* [EXERCISE REQUIREMENTS]: Each line that follows should be printed again exactly as it stands.

....................

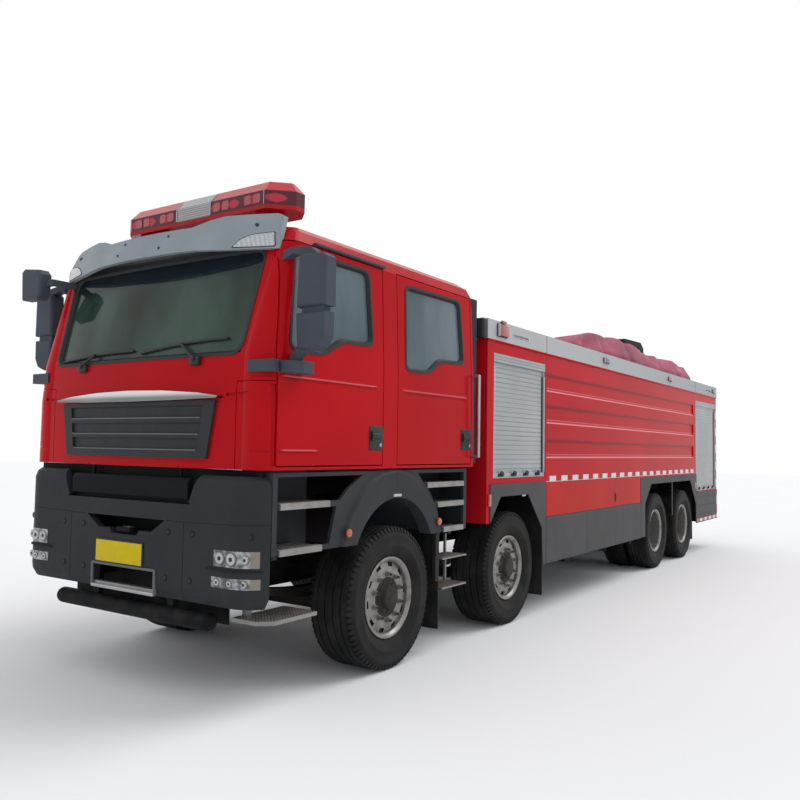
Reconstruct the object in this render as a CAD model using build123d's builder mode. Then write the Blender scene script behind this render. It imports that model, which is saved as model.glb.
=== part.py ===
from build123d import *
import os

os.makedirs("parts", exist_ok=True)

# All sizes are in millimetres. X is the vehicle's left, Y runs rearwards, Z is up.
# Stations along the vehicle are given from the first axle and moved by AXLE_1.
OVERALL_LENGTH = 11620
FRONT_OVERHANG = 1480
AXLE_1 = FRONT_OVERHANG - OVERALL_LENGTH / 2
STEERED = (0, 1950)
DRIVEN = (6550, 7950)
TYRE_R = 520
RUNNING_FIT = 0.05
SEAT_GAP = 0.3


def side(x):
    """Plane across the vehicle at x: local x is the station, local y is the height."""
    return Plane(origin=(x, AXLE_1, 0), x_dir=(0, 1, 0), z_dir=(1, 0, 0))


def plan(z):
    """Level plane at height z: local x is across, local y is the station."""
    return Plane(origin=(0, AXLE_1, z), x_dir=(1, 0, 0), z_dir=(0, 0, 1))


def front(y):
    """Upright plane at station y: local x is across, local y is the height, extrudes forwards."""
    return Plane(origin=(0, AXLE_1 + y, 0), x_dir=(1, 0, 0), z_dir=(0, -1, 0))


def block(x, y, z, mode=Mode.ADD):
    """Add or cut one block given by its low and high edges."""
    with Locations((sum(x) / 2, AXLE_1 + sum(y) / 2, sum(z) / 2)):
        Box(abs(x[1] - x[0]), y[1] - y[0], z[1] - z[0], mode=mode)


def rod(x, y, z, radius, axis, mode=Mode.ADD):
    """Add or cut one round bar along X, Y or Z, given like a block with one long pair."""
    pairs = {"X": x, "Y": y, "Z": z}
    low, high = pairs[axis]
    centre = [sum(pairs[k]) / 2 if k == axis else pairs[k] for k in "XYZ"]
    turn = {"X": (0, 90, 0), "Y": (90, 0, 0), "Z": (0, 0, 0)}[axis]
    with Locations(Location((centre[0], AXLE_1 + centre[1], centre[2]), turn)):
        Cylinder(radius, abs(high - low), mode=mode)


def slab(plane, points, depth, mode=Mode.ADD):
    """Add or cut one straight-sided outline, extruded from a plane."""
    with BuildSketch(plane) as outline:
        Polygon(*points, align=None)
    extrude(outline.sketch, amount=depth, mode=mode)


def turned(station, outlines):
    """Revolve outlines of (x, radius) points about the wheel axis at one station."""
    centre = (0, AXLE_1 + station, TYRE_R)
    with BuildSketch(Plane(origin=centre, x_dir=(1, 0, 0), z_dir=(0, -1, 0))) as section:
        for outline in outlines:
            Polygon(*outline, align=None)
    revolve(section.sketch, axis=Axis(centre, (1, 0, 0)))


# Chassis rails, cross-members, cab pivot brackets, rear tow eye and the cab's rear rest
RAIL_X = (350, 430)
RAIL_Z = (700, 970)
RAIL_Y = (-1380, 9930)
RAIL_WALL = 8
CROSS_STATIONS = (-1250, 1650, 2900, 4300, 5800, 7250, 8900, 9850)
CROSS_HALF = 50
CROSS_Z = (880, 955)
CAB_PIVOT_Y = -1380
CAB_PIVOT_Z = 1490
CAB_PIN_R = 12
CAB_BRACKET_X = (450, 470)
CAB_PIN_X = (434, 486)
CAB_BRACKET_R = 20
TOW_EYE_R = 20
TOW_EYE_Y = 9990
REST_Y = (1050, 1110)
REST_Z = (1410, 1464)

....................

* [RESULT FOR THIS TASK]:
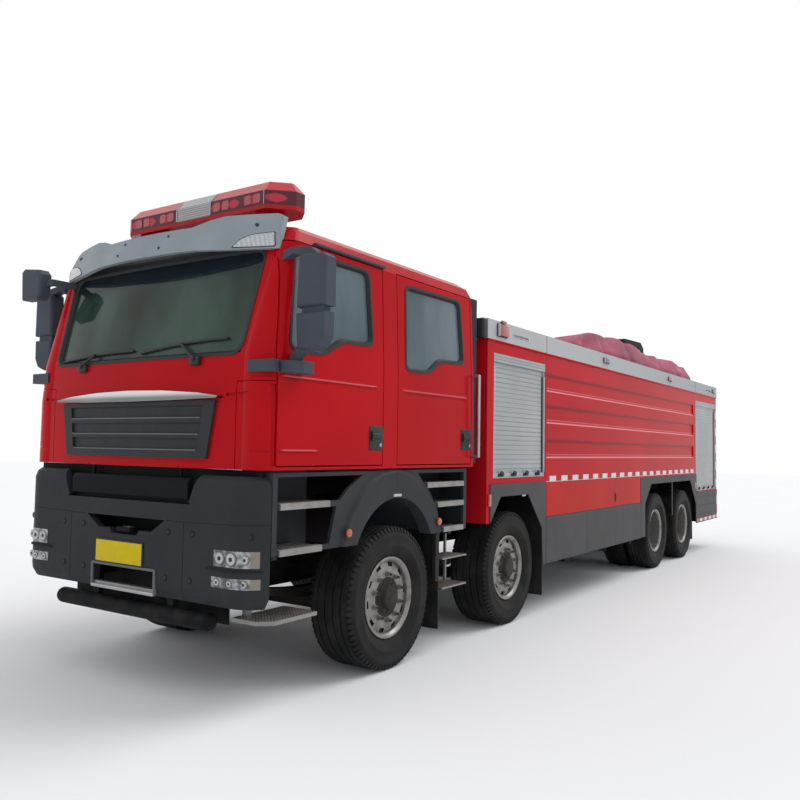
Reconstruct the object in this render as a CAD model using build123d's builder mode. Then write the Blender scene script behind this render. It imports that model, which is saved as model.glb.
=== part.py ===
from build123d import *
import os

os.makedirs("parts", exist_ok=True)

# All sizes are in millimetres. X is the vehicle's left, Y runs rearwards, Z is up.
# Stations along the vehicle are given from the first axle and moved by AXLE_1.
OVERALL_LENGTH = 11620
FRONT_OVERHANG = 1480
AXLE_1 = FRONT_OVERHANG - OVERALL_LENGTH / 2
STEERED = (0, 1950)
DRIVEN = (6550, 7950)
TYRE_R = 520
RUNNING_FIT = 0.05
SEAT_GAP = 0.3


def side(x):
    """Plane across the vehicle at x: local x is the station, local y is the height."""
    return Plane(origin=(x, AXLE_1, 0), x_dir=(0, 1, 0), z_dir=(1, 0, 0))


def plan(z):
    """Level plane at height z: local x is across, local y is the station."""
    return Plane(origin=(0, AXLE_1, z), x_dir=(1, 0, 0), z_dir=(0, 0, 1))


def front(y):
    """Upright plane at station y: local x is across, local y is the height, extrudes forwards."""
    return Plane(origin=(0, AXLE_1 + y, 0), x_dir=(1, 0, 0), z_dir=(0, -1, 0))


def block(x, y, z, mode=Mode.ADD):
    """Add or cut one block given by its low and high edges."""
    with Locations((sum(x) / 2, AXLE_1 + sum(y) / 2, sum(z) / 2)):
        Box(abs(x[1] - x[0]), y[1] - y[0], z[1] - z[0], mode=mode)


def rod(x, y, z, radius, axis, mode=Mode.ADD):
    """Add or cut one round bar along X, Y or Z, given like a block with one long pair."""
    pairs = {"X": x, "Y": y, "Z": z}
    low, high = pairs[axis]
    centre = [sum(pairs[k]) / 2 if k == axis else pairs[k] for k in "XYZ"]
    turn = {"X": (0, 90, 0), "Y": (90, 0, 0), "Z": (0, 0, 0)}[axis]
    with Locations(Location((centre[0], AXLE_1 + centre[1], centre[2]), turn)):
        Cylinder(radius, abs(high - low), mode=mode)


def slab(plane, points, depth, mode=Mode.ADD):
    """Add or cut one straight-sided outline, extruded from a plane."""
    with BuildSketch(plane) as outline:
        Polygon(*points, align=None)
    extrude(outline.sketch, amount=depth, mode=mode)


def turned(station, outlines):
    """Revolve outlines of (x, radius) points about the wheel axis at one station."""
    centre = (0, AXLE_1 + station, TYRE_R)
    with BuildSketch(Plane(origin=centre, x_dir=(1, 0, 0), z_dir=(0, -1, 0))) as section:
        for outline in outlines:
            Polygon(*outline, align=None)
    revolve(section.sketch, axis=Axis(centre, (1, 0, 0)))


# Chassis rails, cross-members, cab pivot brackets, rear tow eye and the cab's rear rest
RAIL_X = (350, 430)
RAIL_Z = (700, 970)
RAIL_Y = (-1380, 9930)
RAIL_WALL = 8
CROSS_STATIONS = (-1250, 1650, 2900, 4300, 5800, 7250, 8900, 9850)
CROSS_HALF = 50
CROSS_Z = (880, 955)
CAB_PIVOT_Y = -1380
CAB_PIVOT_Z = 1490
CAB_PIN_R = 12
CAB_BRACKET_X = (450, 470)
CAB_PIN_X = (434, 486)
CAB_BRACKET_R = 20
TOW_EYE_R = 20
TOW_EYE_Y = 9990
REST_Y = (1050, 1110)
REST_Z = (1410, 1464)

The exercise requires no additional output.